After Jerusha's death, Abner becomes more loving towards the Hawaiians as he tries to prevent white settlers and plantation owners from taking their land. At odds with other ministers, he is reassigned to New England as his Lahaina church is given to another minister. Yet, he refuses to leave and vows to continue preaching without church support or pay.
This movie helped launch Bette Midler’s career! Spot her as an extra as a
seasick passenger aboard a ship listening to Abner as he preaches. Also
tapped for a small speaking role, Midler traveled to Los Angeles to
film the studio scenes that were ultimately cut in the film’s final
edits. The graduate of Oahu’s Radford High School used the money she
earned to move to New York City. And the rest is history.
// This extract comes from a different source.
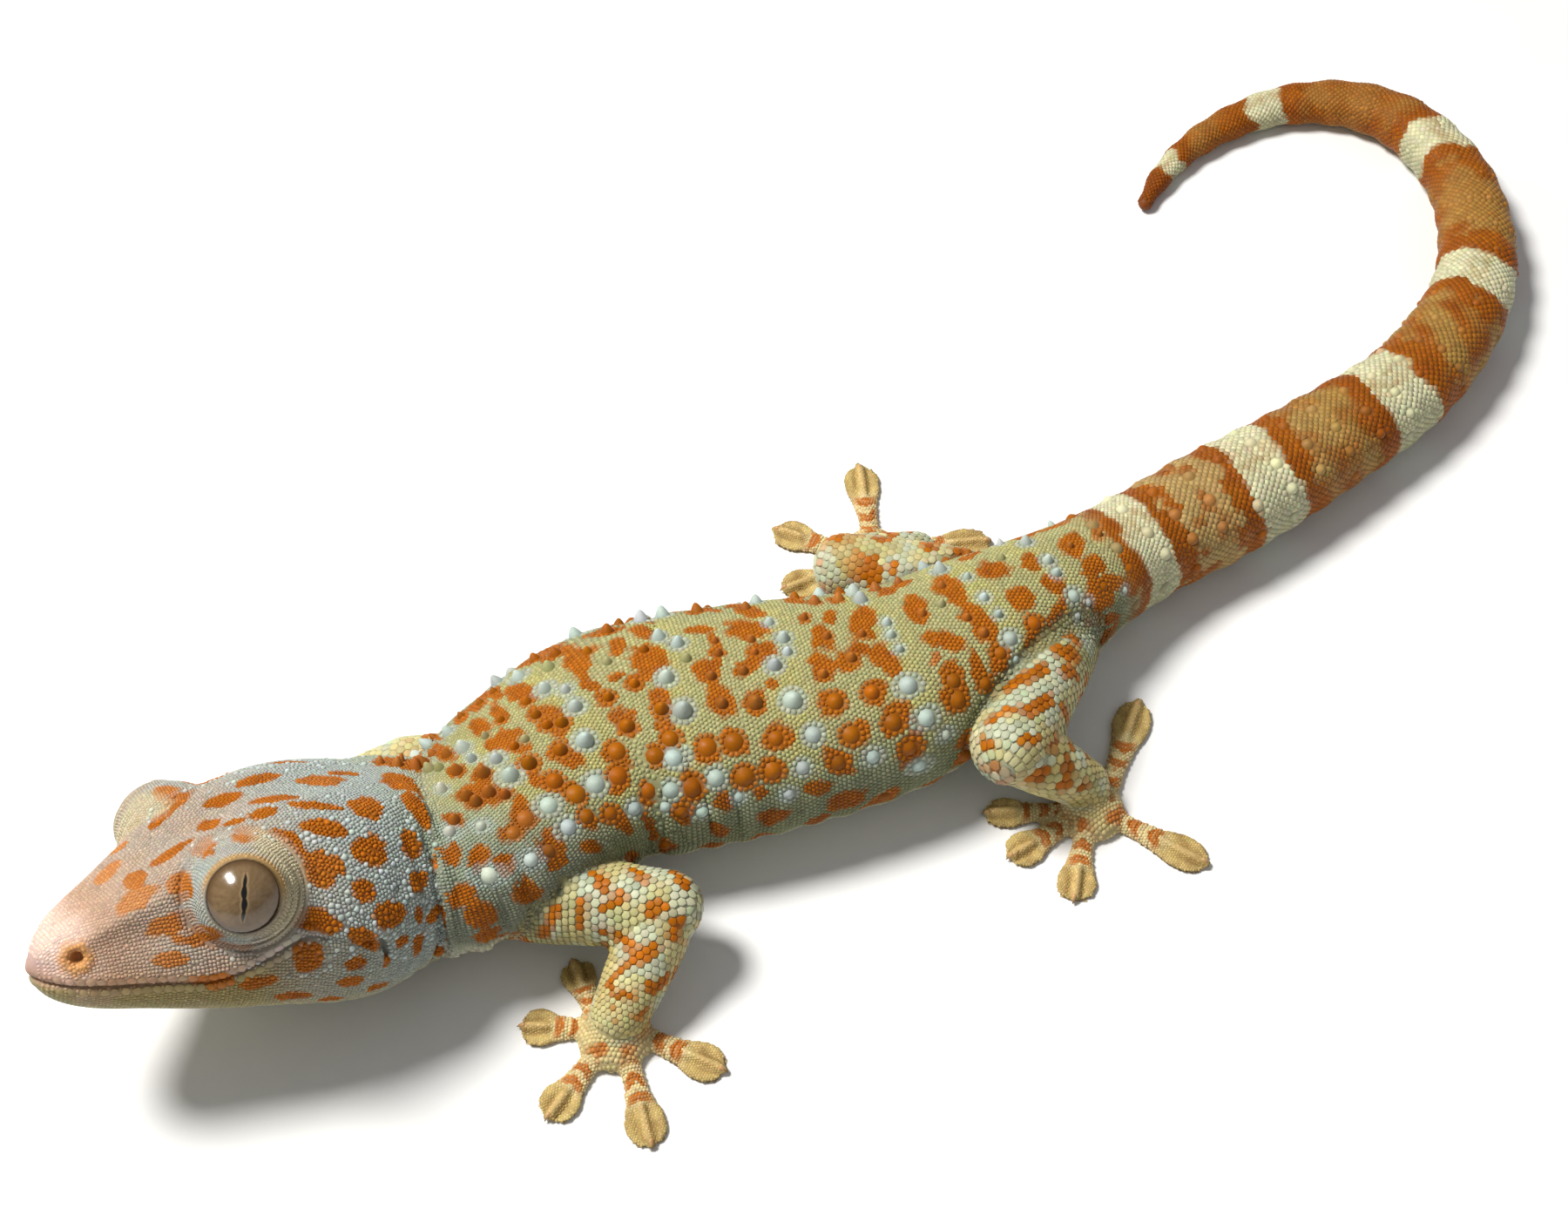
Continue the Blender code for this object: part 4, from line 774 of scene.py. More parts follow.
def mark_long(p, v, f, half):
    """Colour of head, trunk and tail at places p, station v, share round f."""
    n = len(v)
    w = f * half
    af = np.abs(f)
    n1, n2, n3 = noise3(p, 1.3, 3), noise3(p, 3.5, 4), noise3(p, 0.55, 5)
    hc = head_coords(p)
    # trunk ground colour
    base = np.repeat(SAGE[None], n, 0)
    # greyer and darker down the flanks and their lower edge: partly the animal's own colour, partly painted shade of
    # the sides turned from the key light
    base = mix(base, FLANK[None], smooth(0.20, 0.42, np.abs(f - MIDDLE)))
    base = mix(base, FLANK_LOW[None], smooth(0.42, 0.54, af))
    near_row = np.zeros(n)
    for r in PALE_ROWS:
        near_row = np.maximum(near_row, np.exp(-(((v - r + 1.6 * af + (n2 - 0.5) * 2.5) / 2.3) ** 2)))
    base = mix(base, SAGE_YELLOW[None], 0.75 * near_row * (1 - smooth(0.30, 0.5, af)))
    base = mix(base, FLANK[None] * 1.06, 0.5 * near_row * smooth(0.22, 0.4, af))
    belly = smooth(0.56, 0.66, af)
    base = mix(base, BELLY[None], belly)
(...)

10) Tora! Tora! Tora! (1970)
This is considered one of the most historically accurate WWII films ever made. The summer of 1941 finds the United States and Japan on brink of war after constant embargos and diplomacy failures. Named for the code words used by the lead Japanese pilot to indicate they had surprised the Americans in the Dec. 7 attack, Tora! Tora! Tora! details the days leading to the infamous attack that plunged the U.S. into WWII.
Trivia & Most Memorable Scene: Attack on Pearl Harbor takes top honor, with some of the best footage shot by accident. History Buffs has a great review of the movie. About the 9:00 minute mark they discuss an attack on an airfield. In an incredibly realistic set of scenes, a plane smashes into other planes, causing a chain reaction of explosions. This was actually a stunt gone wrong, forcing stuntmen to actually run for their lives. It was so dramatic they actually used it three times as they were lucky enough to film the accident from several different angles.
Fortunately no one was hurt and they ended up using it in the film.